忘れないで

私のいない故郷では、今もそれぞれの暮らしが続いている。そこに私がいないという状態だけが、途切れることなく続いていって、いつか私がいたという事実だけが、額縁の風景みたいに色あせて飾られて、彼らは今日も、変わらずに生きている。憂鬱をこぼしながら週末には酒を交わし、夜と音楽に包まれながら生きている。ひょっとしてみんな、私がいなくたって平気なんじゃないか? そんな風に思う夜もあった。けれど私が望んだことだ。ときどき故郷に帰るたび、涙に歪んだスクリーンに、私を投影して欲しくなんかない。私はいつでもあの夜のつづきを始められる、そんな彼らとの間柄を愛した。そうだ、淋しいんだ。私が淋しいのと同じように、彼らだって淋しいんだ。その淋しさが私の邪魔をしないように、平気なふりをしてくれているだけなんだ。そうやって彼らが、私のために私を忘れようとしてくれることが、また淋しい。永遠だと思っていた夏の陽射しが、にわかに色づき始めたとき、彼らは何を思っただろう。私という時間の渦に巻き込まれて、脱ぎ捨てた青春の外套を羽織り直した彼ら。繰り返される寛ぎの中で、ふいに差し迫った夕暮れには、もう逃げ場などなかった。みんなガーネットに染められて、幸福はたちまち削ぎ落とされ思い出と名を変えた。
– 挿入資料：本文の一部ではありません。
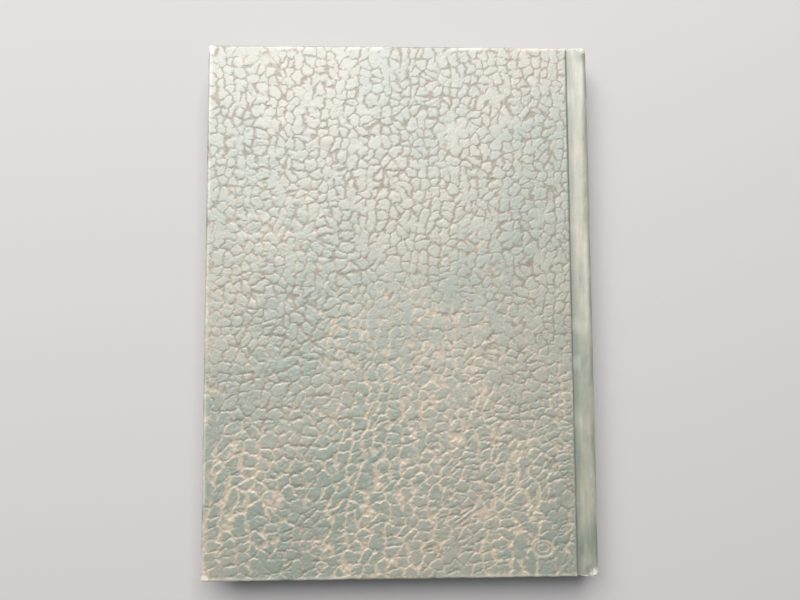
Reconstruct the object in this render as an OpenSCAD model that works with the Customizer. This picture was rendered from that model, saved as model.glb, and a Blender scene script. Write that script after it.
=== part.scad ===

夜行列車で発つ私を見送るに、夜は深すぎただろう。私は今でも、大きな忘れ物をしたような気持ちになる。ひょっとして、自分自身が忘れ物であるような気さえする。戻りたいのか。決して不幸なわけじゃないのに。進むことが怖くなったとき、人は思い出に縋るものだ。だが、思い出が果たしてくれるのは、せいぜい酒の肴くらいで、決してその中に飛び込んで泳ぐことなどできやしない。私のいない故郷で、涙している人がいることを思ったとき、都会のビル風に吹かれながら、ふと立ち止まってしまうけれど、それは気のせい、願望だ。ああ、涙しているのは、私だった。